Last October I attended a dinner in honor of a colleague whose work I admire—Michael Walzer, scholar, author, political philosopher at Princeton University and editor of Dissent magazine. I can’t get it out of mind. So I have excerpted it—although it wasn’t much longer—below.

“The names matter less than the picture we have in our minds of a good society, of a better society than the one we live in… a society where every man and woman sits under whatever is the modern equivalent of a vine and fig tree, and no one can make them afraid.

“When Roosevelt and Churchill called, in 1943, for ‘freedom from fear’ we took it seriously.

“Everything is contained in that phrase: a commitment to democracy, because the arrogance of power always produces fear in the weak and vulnerable—tyrants depend on the fearfulness of their subjects; and a commitment to equality, because any hierarchical society, the people at the bottom live in fear and trembling; and a commitment to pluralism, because desperate fear is the everyday condition of pariah groups and persecuted minorities.

“So that’s our project: we aim to make the wealthy and the powerful, and those who are complacent about wealth and power, and those who are silent or evasive in the face of religious persecution or ethnic cleansing or mass murder—we aim to make all those people uncomfortable…

“And of course, we argue among ourselves, all the time, about how best to do that, and about how to move closer to a society where ‘none shall make them afraid.

“By a long shot, we haven’t finished the work, but we can tell the next generation what we ourselves were told: you don’t have to finish it, but you are not allowed to walk away from it—and you won’t walk away from it.”

It would be interesting, as school people, to imagine the impact of twelve plus years of schooling on preparing young people for the task Michael Walzer sets out above.
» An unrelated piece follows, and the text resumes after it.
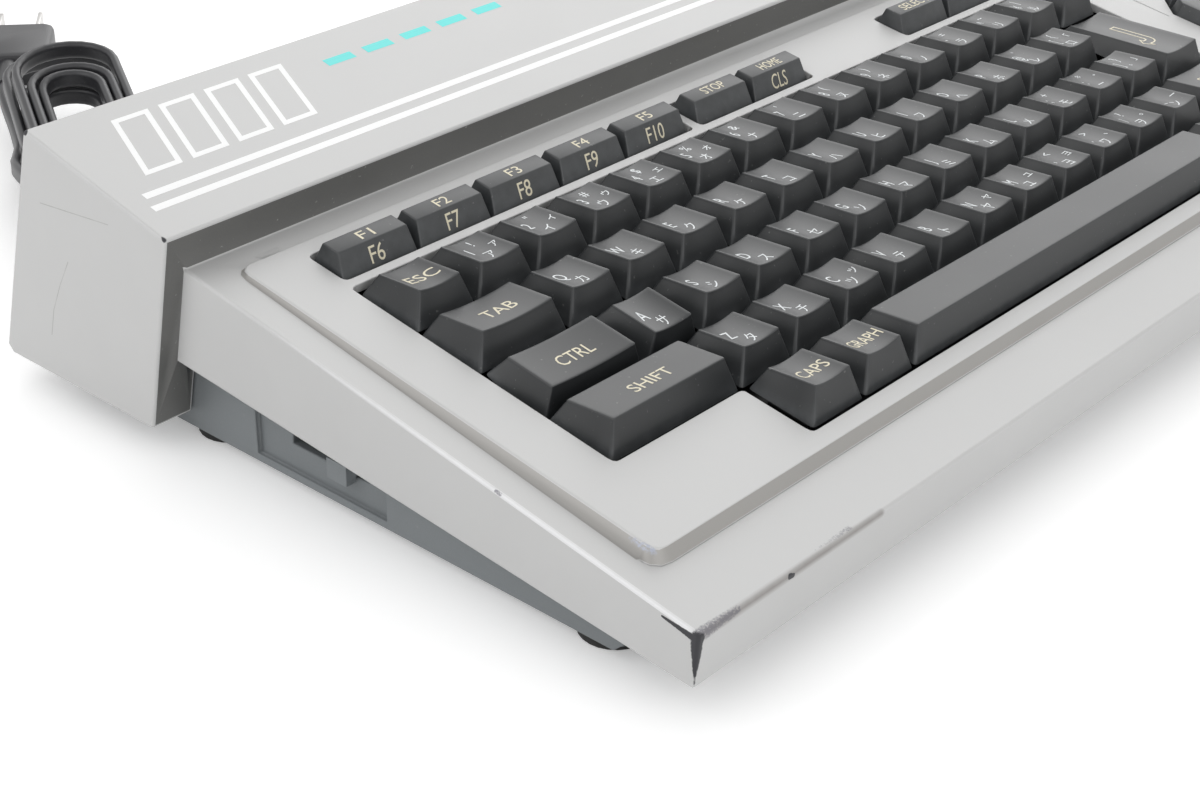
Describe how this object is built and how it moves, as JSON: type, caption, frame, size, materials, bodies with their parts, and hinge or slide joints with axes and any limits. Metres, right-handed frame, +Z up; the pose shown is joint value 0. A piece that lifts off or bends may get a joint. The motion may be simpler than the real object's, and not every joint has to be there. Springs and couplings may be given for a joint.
{
  "type": "home computer",
  "caption": "Wedge-shaped home computer with a built-in keyboard, cursor pad, raised rear box with cartridge flap, slide power switch and a captive mains lead in a hank.",
  "frame": {"origin": "centre of the footprint of the case and its feet on the desk, without the mains lead", "axes": "+X to the user's right, +Y to the back of the case, +Z up from the desk"},
  "size_m": [0.41, 0.4094, 0.0699],
  "materials": {
    "silver_paint": "satin, painted silver",
    "grey_plastic": "matt",
    "key_plastic": "satin",
    "black_plastic": "matt",
    "rubber": "matt",
    "board_green": "satin",
    "steel": "satin",
    "cord_vinyl": "satin"
  },
  "bodies": {
    "case": {"upper_case": "silver_paint", "lower_case": "grey_plastic", "foot_front_left": "rubber", "foot_front_right": "rubber", "foot_rear_left": "rubber", "foot_rear_right": "rubber", "power_switch": "black_plastic", "main_board": "board_green", "cartridge_connector": "black_plastic", "transformer": "steel", "jack_rf": "steel", "jack_video": "steel", "jack_audio": "steel", "cassette_socket": "black_plastic", "printer_socket": "black_plastic", "joystick_socket_1": "steel", "joystick_socket_2": "steel", "key_plate": "black_plastic", "cord_relief": "cord_vinyl", "power_cord": "cord_vinyl", "cord_hank": "cord_vinyl", "plug_cord": "cord_vinyl", "plug": "cord_vinyl"},
    "key_esc": {"key_esc": "key_plastic"},
    "key_1": {"key_1": "key_plastic"},
    "key_2": {"key_2": "key_plastic"},
    "key_3": {"key_3": "key_plastic"},
    "key_4": {"key_4": "key_plastic"},
    "key_5": {"key_5": "key_plastic"},
    "key_6": {"key_6": "key_plastic"},
    "key_7": {"key_7": "key_plastic"},
    "key_8": {"key_8": "key_plastic"},
    "key_9": {"key_9": "key_plastic"},
    "key_0": {"key_0": "key_plastic"},
    "key_backspace": {"key_backspace": "key_plastic"},
    "key_tab": {"key_tab": "key_plastic"},
    "key_return": {"key_return": "key_plastic"},
    "key_ctrl": {"key_ctrl": "key_plastic"},
    "key_shift_left": {"key_shift_left": "key_plastic"},
    "key_shift_right": {"key_shift_right": "key_plastic"},
    "key_caps": {"key_caps": "key_plastic"},
    "key_graph": {"key_graph": "key_plastic"},
    "key_space": {"key_space": "key_plastic"},
    "key_kana": {"key_kana": "key_plastic"},
    "key_F1": {"key_F1": "key_plastic"},
    "key_F2": {"key_F2": "key_plastic"},
    "key_F3": {"key_F3": "key_plastic"},
    "key_F4": {"key_F4": "key_plastic"},
    "key_F5": {"key_F5": "key_plastic"},
    "key_stop": {"key_stop": "key_plastic"},
    "key_home": {"key_home": "key_plastic"},
    "key_select": {"key_select": "key_plastic"},
    "key_insert": {"key_insert": "key_plastic"},
    "key_delete": {"key_delete": "key_plastic"},
    "key_right": {"key_right": "key_plastic"},
    "key_up": {"key_up": "key_plastic"},
    "key_left": {"key_left": "key_plastic"},
    "key_down": {"key_down": "key_plastic"},
    "flap": {"cartridge_flap": "silver_paint"},
    "power_lever": {"power_lever": "grey_plastic"}
  },
  "joints": [
    {"name": "key_esc_press", "type": "slide", "parent": "case", "child": "key_esc", "axis": [0, 0.1633, -0.9866], "range_m": [0, 0.0035], "stiffness_N_per_m": 160, "springref_m": -0.001},
    {"name": "key_1_press", "type": "slide", "parent": "case", "child": "key_1", "axis": [0, 0.1633, -0.9866], "range_m": [0, 0.0035], "stiffness_N_per_m": 160, "springref_m": -0.001},
    {"name": "key_2_press", "type": "slide", "parent": "case", "child": "key_2", "axis": [0, 0.1633, -0.9866], "range_m": [0, 0.0035], "stiffness_N_per_m": 160, "springref_m": -0.001},
    {"name": "key_3_press", "type": "slide", "parent": "case", "child": "key_3", "axis": [0, 0.1633, -0.9866], "range_m": [0, 0.0035], "stiffness_N_per_m": 160, "springref_m": -0.001},
    {"name": "key_4_press", "type": "slide", "parent": "case", "child": "key_4", "axis": [0, 0.1633, -0.9866], "range_m": [0, 0.0035], "stiffness_N_per_m": 160, "springref_m": -0.001},
    {"name": "key_5_press", "type": "slide", "parent": "case", "child": "key_5", "axis": [0, 0.1633, -0.9866], "range_m": [0, 0.0035], "stiffness_N_per_m": 160, "springref_m": -0.001},
    {"name": "key_6_press", "type": "slide", "parent": "case", "child": "key_6", "axis": [0, 0.1633, -0.9866], "range_m": [0, 0.0035], "stiffness_N_per_m": 160, "springref_m": -0.001},
    {"name": "key_7_press", "type": "slide", "parent": "case", "child": "key_7", "axis": [0, 0.1633, -0.9866], "range_m": [0, 0.0035], "stiffness_N_per_m": 160, "springref_m": -0.001},
    {"name": "key_8_press", "type": "slide", "parent": "case", "child": "key_8", "axis": [0, 0.1633, -0.9866], "range_m": [0, 0.0035], "stiffness_N_per_m": 160, "springref_m": -0.001},
    {"name": "key_9_press", "type": "slide", "parent": "case", "child": "key_9", "axis": [0, 0.1633, -0.9866], "range_m": [0, 0.0035], "stiffness_N_per_m": 160, "springref_m": -0.001},
    {"name": "key_0_press", "type": "slide", "parent": "case", "child": "key_0", "axis": [0, 0.1633, -0.9866], "range_m": [0, 0.0035], "stiffness_N_per_m": 160, "springref_m": -0.001},
    {"name": "key_backspace_press", "type": "slide", "parent": "case", "child": "key_backspace", "axis": [0, 0.1633, -0.9866], "range_m": [0, 0.0035], "stiffness_N_per_m": 160, "springref_m": -0.001},
    {"name": "key_tab_press", "type": "slide", "parent": "case", "child": "key_tab", "axis": [0, 0.1633, -0.9866], "range_m": [0, 0.0035], "stiffness_N_per_m": 160, "springref_m": -0.001},
    {"name": "key_return_press", "type": "slide", "parent": "case", "child": "key_return", "axis": [0, 0.1633, -0.9866], "range_m": [0, 0.0035], "stiffness_N_per_m": 160, "springref_m": -0.001},
    {"name": "key_ctrl_press", "type": "slide", "parent": "case", "child": "key_ctrl", "axis": [0, 0.1633, -0.9866], "range_m": [0, 0.002], "stiffness_N_per_m": 160, "springref_m": -0.001},
    {"name": "key_shift_left_press", "type": "slide", "parent": "case", "child": "key_shift_left", "axis": [0, 0.1633, -0.9866], "range_m": [0, 0.0035], "stiffness_N_per_m": 160, "springref_m": -0.001},
    {"name": "key_shift_right_press", "type": "slide", "parent": "case", "child": "key_shift_right", "axis": [0, 0.1633, -0.9866], "range_m": [0, 0.0035], "stiffness_N_per_m": 160, "springref_m": -0.001},
    {"name": "key_caps_press", "type": "slide", "parent": "case", "child": "key_caps", "axis": [0, 0.1633, -0.9866], "range_m": [0, 0.0035], "stiffness_N_per_m": 160, "springref_m": -0.001},
    {"name": "key_graph_press", "type": "slide", "parent": "case", "child": "key_graph", "axis": [0, 0.1633, -0.9866], "range_m": [0, 0.0035], "stiffness_N_per_m": 160, "springref_m": -0.001},
    {"name": "key_space_press", "type": "slide", "parent": "case", "child": "key_space", "axis": [0, 0.1633, -0.9866], "range_m": [0, 0.0035], "stiffness_N_per_m": 240, "springref_m": -0.001},
    {"name": "key_kana_press", "type": "slide", "parent": "case", "child": "key_kana", "axis": [0, 0.1633, -0.9866], "range_m": [0, 0.0035], "stiffness_N_per_m": 160, "springref_m": -0.001},
    {"name": "key_F1_press", "type": "slide", "parent": "case", "child": "key_F1", "axis": [0, 0.1633, -0.9866], "range_m": [0, 0.0025], "stiffness_N_per_m": 160, "springref_m": -0.001},
    {"name": "key_F2_press", "type": "slide", "parent": "case", "child": "key_F2", "axis": [0, 0.1633, -0.9866], "range_m": [0, 0.0025], "stiffness_N_per_m": 160, "springref_m": -0.001},
    {"name": "key_F3_press", "type": "slide", "parent": "case", "child": "key_F3", "axis": [0, 0.1633, -0.9866], "range_m": [0, 0.0025], "stiffness_N_per_m": 160, "springref_m": -0.001},
    {"name": "key_F4_press", "type": "slide", "parent": "case", "child": "key_F4", "axis": [0, 0.1633, -0.9866], "range_m": [0, 0.0025], "stiffness_N_per_m": 160, "springref_m": -0.001},
    {"name": "key_F5_press", "type": "slide", "parent": "case", "child": "key_F5", "axis": [0, 0.1633, -0.9866], "range_m": [0, 0.0025], "stiffness_N_per_m": 160, "springref_m": -0.001},
    {"name": "key_stop_press", "type": "slide", "parent": "case", "child": "key_stop", "axis": [0, 0.1633, -0.9866], "range_m": [0, 0.0025], "stiffness_N_per_m": 160, "springref_m": -0.001},
    {"name": "key_home_press", "type": "slide", "parent": "case", "child": "key_home", "axis": [0, 0.1633, -0.9866], "range_m": [0, 0.0025], "stiffness_N_per_m": 160, "springref_m": -0.001},
    {"name": "key_select_press", "type": "slide", "parent": "case", "child": "key_select", "axis": [0, 0.1633, -0.9866], "range_m": [0, 0.0025], "stiffness_N_per_m": 160, "springref_m": -0.001},
    {"name": "key_insert_press", "type": "slide", "parent": "case", "child": "key_insert", "axis": [0, 0.1633, -0.9866], "range_m": [0, 0.0025], "stiffness_N_per_m": 160, "springref_m": -0.001},
    {"name": "key_delete_press", "type": "slide", "parent": "case", "child": "key_delete", "axis": [0, 0.1633, -0.9866], "range_m": [0, 0.0025], "stiffness_N_per_m": 160, "springref_m": -0.001},
    {"name": "key_right_press", "type": "slide", "parent": "case", "child": "key_right", "axis": [0, 0.1633, -0.9866], "range_m": [0, 0.0025], "stiffness_N_per_m": 160, "springref_m": -0.001},
    {"name": "key_up_press", "type": "slide", "parent": "case", "child": "key_up", "axis": [0, 0.1633, -0.9866], "range_m": [0, 0.0025], "stiffness_N_per_m": 160, "springref_m": -0.001},
    {"name": "key_left_press", "type": "slide", "parent": "case", "child": "key_left", "axis": [0, 0.1633, -0.9866], "range_m": [0, 0.0025], "stiffness_N_per_m": 160, "springref_m": -0.001},
    {"name": "key_down_press", "type": "slide", "parent": "case", "child": "key_down", "axis": [0, 0.1633, -0.9866], "range_m": [0, 0.0025], "stiffness_N_per_m": 160, "springref_m": -0.001},
    {"name": "flap_hinge", "type": "hinge", "parent": "case", "child": "flap", "pos_m": [0.11, 0.0746, 0.06519], "axis": [1, 0, 0], "range_deg": [0, 84], "stiffness_Nm_per_rad": 0.0015, "springref_deg": -34.38},
    {"name": "power_slide", "type": "slide", "parent": "case", "child": "power_lever", "axis": [0, 1, 0], "range_m": [0, 0.007]}
  ]
}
Are they more or less likely “to walk away from it” because of how we practice our craft?

It would be interesting to ask whether such a mandate to the young is too “political”—controversial, one-sided? Or whether it is what a democratic society needs–what must supercede and inform all our other valuable and critical agendas?

This is not asked rhetorically, but as a real question for us to argue about—not just the means, but first and foremost the “ends” themselves.

That remains the missing discussion—the silence everywhere. In part it’s the fault of schools that have shied away from discussing their purposes, been afraid to discuss “ends”. Not without good reason. After all, such discourse would at times cross the boundaries of church/state, become divisive, uncomfortably controversial. Above all perhaps because we ourselves were the product of schools that focused on everything else but the fifth Mission Hill “habit of Mind”—“so what, who cares”?